Ponderosa Fire District v. Coconino County
235 Ariz. 597
| Ariz. Ct. App. | 2014Background
- Empire Residential developed Flagstaff Meadows Units 1–3; Unit 3 final plat was approved in 2007, and Empire posted performance bonds totaling ~$4.4M to secure unfinished subdivision improvements.
- Empire abandoned Unit 3 during construction; Bellemont later purchased Unit 3 at trustee sale (2011) intending to complete and sell lots and requested the County call the outstanding bonds to finish improvements.

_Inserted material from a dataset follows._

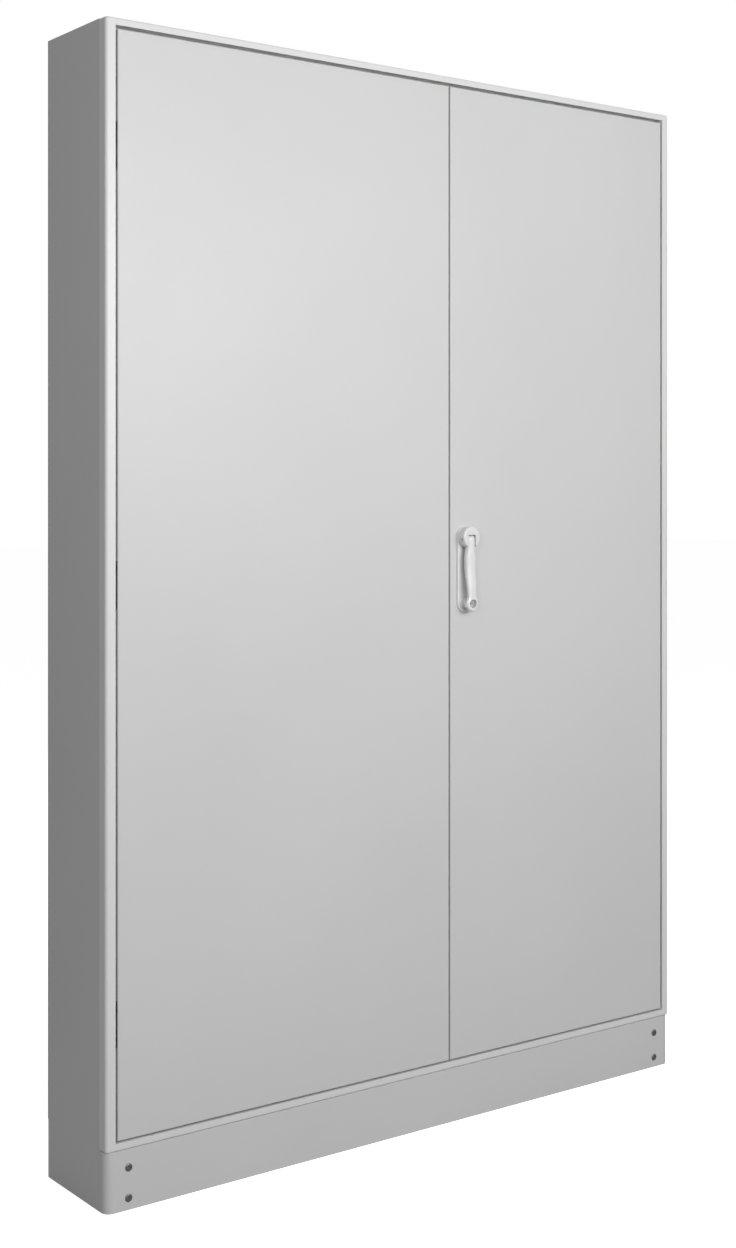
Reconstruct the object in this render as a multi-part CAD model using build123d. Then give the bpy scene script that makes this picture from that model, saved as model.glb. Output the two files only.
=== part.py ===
from build123d import *
import math
import os

# Free-standing switchboard cabinet: sheet-steel body on a plinth, two flush doors of unequal width
# closing on a centre post, a swing handle driving two lock rods, and an open mounting frame inside.
# Millimetres. X runs along the front, Z is up, and the front faces -Y. Every piece is drawn with
# y = 0 on the front face and moved at export, so that the origin is at the middle of the base.

# ---- driving dimensions ----
cabinet_width = 1300.0
cabinet_height = 1950.0
cabinet_depth = 210.0
plinth_height = 100.0
seam_from_left = 720.0

# ---- sheet metal ----
sheet = 1.5
bend_radius = 2.0
corner_radius = 6.0
plinth_corner_radius = 15.0
small_gap = 0.3
screw_head_height = 2.0

# ---- front frame ----
side_strip = 18.0
top_strip = 12.0
bottom_strip = 13.0
frame_edge_radius = 3.0
frame_depth = 22.0
rebate_width = 27.0
flange_width = 38.0
panel_flange_height = 20.0
post_tab = 18.0
post_tab_thickness = 2.0
post_weld = 10.0
post_box_depth = 20.0

# ---- doors ----
door_side_gap = 4.0
door_top_gap = 6.0
door_bottom_gap = 3.0
door_seam_gap = 3.0
door_fold = 15.0
gasket_width = 10.5
gasket_height = 9.5
gasket_round = 2.0
gasket_to_lip = 0.3
gasket_to_fold = 0.3
stiffener_width = 25.0
stiffener_depth = 12.0
stiffener_from_gasket = 25.0
stiffener_slot = 6.0
stiffener_slot_pitch = 50.0
stiffener_from_side = 120.0
stiffener_from_seam = 75.0
earth_stud_from_side = 160.0
earth_stud_above_edge = 90.0
earth_stud_radius = 4.0
earth_stud_length = 22.0
pocket_width = 250.0
pocket_height = 240.0
pocket_depth = 26.0
pocket_wall = 2.0
pocket_above_middle = 36.0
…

- Coconino County declined to call the bonds after negotiations, finding the infrastructure essentially unconstructed, no current residents lacked infrastructure, calling the bonds would primarily benefit the single owner (Bellemont), and calling them posed litigation/general-fund risk.
- Bellemont and several other parties (HOAs, fire district, utility) sued for declaratory relief and mandamus to compel the County to call the bonds; trial court ordered the County to adopt a resolution calling the bonds and the County appealed.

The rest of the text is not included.